Real-world exposure accelerates transfer between written and spoken modes. Seek opportunities to write emails to colleagues and simultaneously record a verbal summary of the same message. Compare the outputs for consistency in meaning while noting shifts in register. When you receive feedback, treat it as data about audience expectations rather than criticism. Maintain a reflective log where you describe what felt natural, what felt forced, and why a particular choice worked or did not. This metacognitive practice sharpens judgment for future communications.
Journaling also supports self-correction and autonomy. After each task, write a brief note about register decisions: what you changed, why, and how it affected clarity. Challenge yourself to defend the chosen tone with evidence from the context, such as audience norms, purpose, and conventions. In the speaking journal, record mood, pace, and intonation, linking these factors to formality. Over weeks, recurring patterns reveal your most reliable strategies and areas where adjustments remain necessary.
The final reinforcement comes from integrated projects that require both formal writing and spoken presentation. For example, prepare a policy brief and then present a concise, audience-appropriate summary. The key is to design tasks with clear rubrics: coherence, tone, accuracy, and audience alignment. Work with a partner to role-play Q&A sessions, where you must defend your written conclusions verbally using appropriate register. This structure mirrors real-life assessments and professional tasks, helping you internalize register management as a seamless skill rather than separate fragments.
Concluding practice is about sustainable habits and ongoing feedback.

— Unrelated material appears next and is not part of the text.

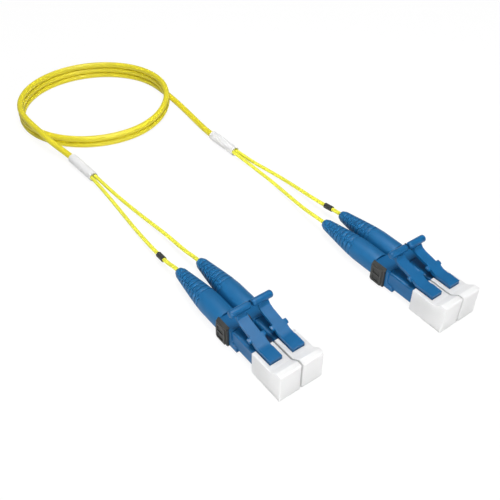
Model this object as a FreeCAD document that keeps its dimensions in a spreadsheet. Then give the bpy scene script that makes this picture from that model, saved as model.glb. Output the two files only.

Schedule regular cycles of drafting, speaking, and reflection, ensuring you revisit both languages' core mechanics. Keep expanding your repertoire of openings, transitions, and closings that stay credible across registers. Remember that mastery emerges from consistency, deliberate practice, and willingness to adjust based on audience response. With time, you will navigate from formal tasks to informal discussion with fluency, accuracy, and naturalness, confidently inhabiting each register as the situation demands.